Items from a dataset
⁂

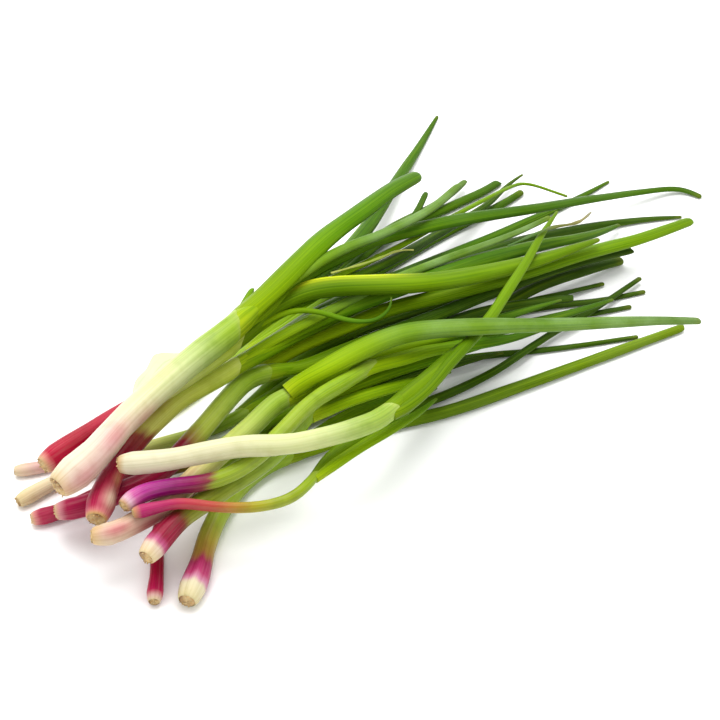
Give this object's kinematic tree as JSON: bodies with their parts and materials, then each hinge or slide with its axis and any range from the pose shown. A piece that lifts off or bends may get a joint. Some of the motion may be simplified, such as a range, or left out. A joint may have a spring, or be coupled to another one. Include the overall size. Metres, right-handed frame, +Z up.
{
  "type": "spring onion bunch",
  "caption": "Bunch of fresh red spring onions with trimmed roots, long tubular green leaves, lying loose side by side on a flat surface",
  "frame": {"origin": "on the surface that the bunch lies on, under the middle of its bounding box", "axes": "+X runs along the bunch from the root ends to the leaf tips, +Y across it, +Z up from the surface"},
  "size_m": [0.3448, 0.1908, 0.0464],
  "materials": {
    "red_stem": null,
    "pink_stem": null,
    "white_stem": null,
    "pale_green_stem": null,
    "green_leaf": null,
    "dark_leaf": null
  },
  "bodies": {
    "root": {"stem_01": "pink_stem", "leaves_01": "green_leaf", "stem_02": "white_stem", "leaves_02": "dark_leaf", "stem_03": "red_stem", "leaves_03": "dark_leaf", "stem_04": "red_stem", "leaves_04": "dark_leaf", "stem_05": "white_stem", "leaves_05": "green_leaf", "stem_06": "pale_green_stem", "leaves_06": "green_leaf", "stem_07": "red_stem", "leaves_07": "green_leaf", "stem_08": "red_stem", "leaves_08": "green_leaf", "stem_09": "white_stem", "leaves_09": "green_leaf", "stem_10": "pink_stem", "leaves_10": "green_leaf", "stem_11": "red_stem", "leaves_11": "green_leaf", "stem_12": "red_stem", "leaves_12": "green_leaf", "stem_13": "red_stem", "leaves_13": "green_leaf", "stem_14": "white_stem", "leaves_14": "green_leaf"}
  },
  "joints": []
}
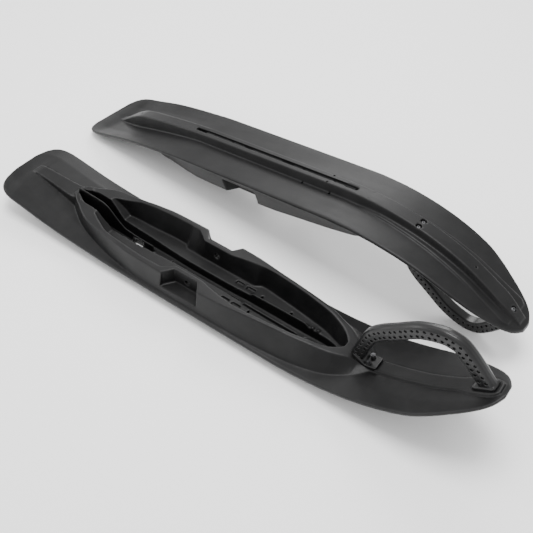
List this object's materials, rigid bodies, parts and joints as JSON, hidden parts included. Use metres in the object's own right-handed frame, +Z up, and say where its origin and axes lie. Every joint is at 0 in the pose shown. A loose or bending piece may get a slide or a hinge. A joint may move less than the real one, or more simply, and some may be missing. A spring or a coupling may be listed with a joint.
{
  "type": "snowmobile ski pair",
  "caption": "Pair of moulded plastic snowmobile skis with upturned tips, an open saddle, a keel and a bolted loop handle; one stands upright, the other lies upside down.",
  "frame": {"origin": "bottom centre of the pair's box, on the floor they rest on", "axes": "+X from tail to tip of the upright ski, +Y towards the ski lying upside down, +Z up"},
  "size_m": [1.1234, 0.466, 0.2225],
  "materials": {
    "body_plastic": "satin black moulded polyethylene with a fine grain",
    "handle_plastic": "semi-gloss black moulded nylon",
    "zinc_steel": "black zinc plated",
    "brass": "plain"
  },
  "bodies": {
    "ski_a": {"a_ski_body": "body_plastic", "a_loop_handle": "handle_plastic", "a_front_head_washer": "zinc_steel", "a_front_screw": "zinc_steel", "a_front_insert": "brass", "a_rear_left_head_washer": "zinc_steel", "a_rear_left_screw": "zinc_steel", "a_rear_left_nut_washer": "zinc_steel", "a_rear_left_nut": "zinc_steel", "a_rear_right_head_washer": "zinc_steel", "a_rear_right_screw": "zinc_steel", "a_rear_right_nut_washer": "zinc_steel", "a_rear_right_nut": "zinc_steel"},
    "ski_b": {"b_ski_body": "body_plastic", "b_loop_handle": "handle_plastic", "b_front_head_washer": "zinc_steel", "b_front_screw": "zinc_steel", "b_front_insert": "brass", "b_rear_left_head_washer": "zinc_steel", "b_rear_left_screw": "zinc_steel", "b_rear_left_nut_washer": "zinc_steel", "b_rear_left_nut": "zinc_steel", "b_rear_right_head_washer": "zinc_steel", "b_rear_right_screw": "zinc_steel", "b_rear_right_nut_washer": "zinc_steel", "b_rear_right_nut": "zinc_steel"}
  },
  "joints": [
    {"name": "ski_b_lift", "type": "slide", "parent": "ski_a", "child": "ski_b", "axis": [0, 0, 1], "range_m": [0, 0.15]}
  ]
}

⁂

=== Exercise ===
Copy every line of the records word for word.

=== Result for this task ===
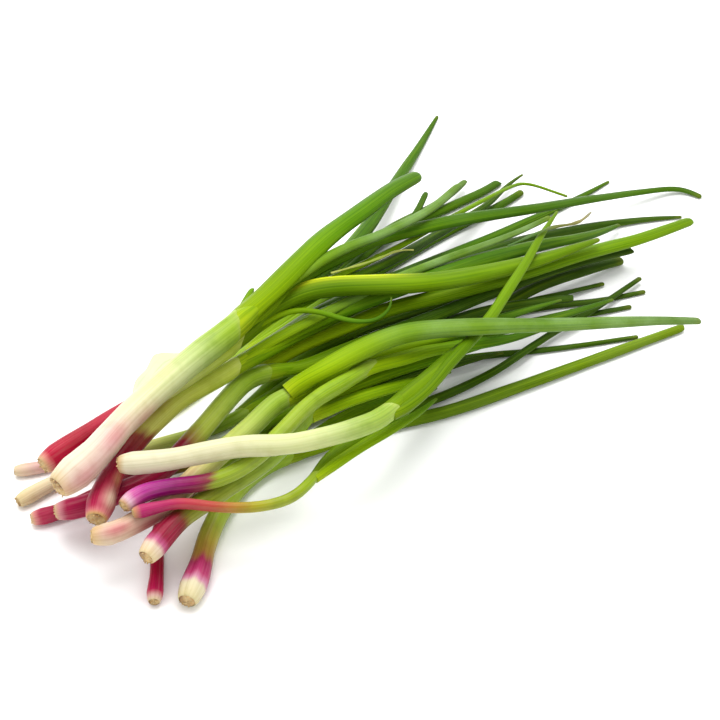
Give this object's kinematic tree as JSON: bodies with their parts and materials, then each hinge or slide with its axis and any range from the pose shown. A piece that lifts off or bends may get a joint. Some of the motion may be simplified, such as a range, or left out. A joint may have a spring, or be coupled to another one. Include the overall size. Metres, right-handed frame, +Z up.
{
  "type": "spring onion bunch",
  "caption": "Bunch of fresh red spring onions with trimmed roots, long tubular green leaves, lying loose side by side on a flat surface",
  "frame": {"origin": "on the surface that the bunch lies on, under the middle of its bounding box", "axes": "+X runs along the bunch from the root ends to the leaf tips, +Y across it, +Z up from the surface"},
  "size_m": [0.3448, 0.1908, 0.0464],
  "materials": {
    "red_stem": null,
    "pink_stem": null,
    "white_stem": null,
    "pale_green_stem": null,
    "green_leaf": null,
    "dark_leaf": null
  },
  "bodies": {
    "root": {"stem_01": "pink_stem", "leaves_01": "green_leaf", "stem_02": "white_stem", "leaves_02": "dark_leaf", "stem_03": "red_stem", "leaves_03": "dark_leaf", "stem_04": "red_stem", "leaves_04": "dark_leaf", "stem_05": "white_stem", "leaves_05": "green_leaf", "stem_06": "pale_green_stem", "leaves_06": "green_leaf", "stem_07": "red_stem", "leaves_07": "green_leaf", "stem_08": "red_stem", "leaves_08": "green_leaf", "stem_09": "white_stem", "leaves_09": "green_leaf", "stem_10": "pink_stem", "leaves_10": "green_leaf", "stem_11": "red_stem", "leaves_11": "green_leaf", "stem_12": "red_stem", "leaves_12": "green_leaf", "stem_13": "red_stem", "leaves_13": "green_leaf", "stem_14": "white_stem", "leaves_14": "green_leaf"}
  },
  "joints": []
}
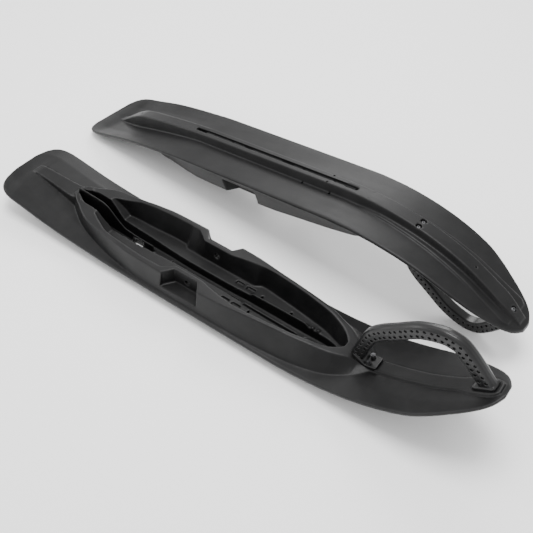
List this object's materials, rigid bodies, parts and joints as JSON, hidden parts included. Use metres in the object's own right-handed frame, +Z up, and say where its origin and axes lie. Every joint is at 0 in the pose shown. A loose or bending piece may get a slide or a hinge. A joint may move less than the real one, or more simply, and some may be missing. A spring or a coupling may be listed with a joint.
{
  "type": "snowmobile ski pair",
  "caption": "Pair of moulded plastic snowmobile skis with upturned tips, an open saddle, a keel and a bolted loop handle; one stands upright, the other lies upside down.",
  "frame": {"origin": "bottom centre of the pair's box, on the floor they rest on", "axes": "+X from tail to tip of the upright ski, +Y towards the ski lying upside down, +Z up"},
  "size_m": [1.1234, 0.466, 0.2225],
  "materials": {
    "body_plastic": "satin black moulded polyethylene with a fine grain",
    "handle_plastic": "semi-gloss black moulded nylon",
    "zinc_steel": "black zinc plated",
    "brass": "plain"
  },
  "bodies": {
    "ski_a": {"a_ski_body": "body_plastic", "a_loop_handle": "handle_plastic", "a_front_head_washer": "zinc_steel", "a_front_screw": "zinc_steel", "a_front_insert": "brass", "a_rear_left_head_washer": "zinc_steel", "a_rear_left_screw": "zinc_steel", "a_rear_left_nut_washer": "zinc_steel", "a_rear_left_nut": "zinc_steel", "a_rear_right_head_washer": "zinc_steel", "a_rear_right_screw": "zinc_steel", "a_rear_right_nut_washer": "zinc_steel", "a_rear_right_nut": "zinc_steel"},
    "ski_b": {"b_ski_body": "body_plastic", "b_loop_handle": "handle_plastic", "b_front_head_washer": "zinc_steel", "b_front_screw": "zinc_steel", "b_front_insert": "brass", "b_rear_left_head_washer": "zinc_steel", "b_rear_left_screw": "zinc_steel", "b_rear_left_nut_washer": "zinc_steel", "b_rear_left_nut": "zinc_steel", "b_rear_right_head_washer": "zinc_steel", "b_rear_right_screw": "zinc_steel", "b_rear_right_nut_washer": "zinc_steel", "b_rear_right_nut": "zinc_steel"}
  },
  "joints": [
    {"name": "ski_b_lift", "type": "slide", "parent": "ski_a", "child": "ski_b", "axis": [0, 0, 1], "range_m": [0, 0.15]}
  ]
}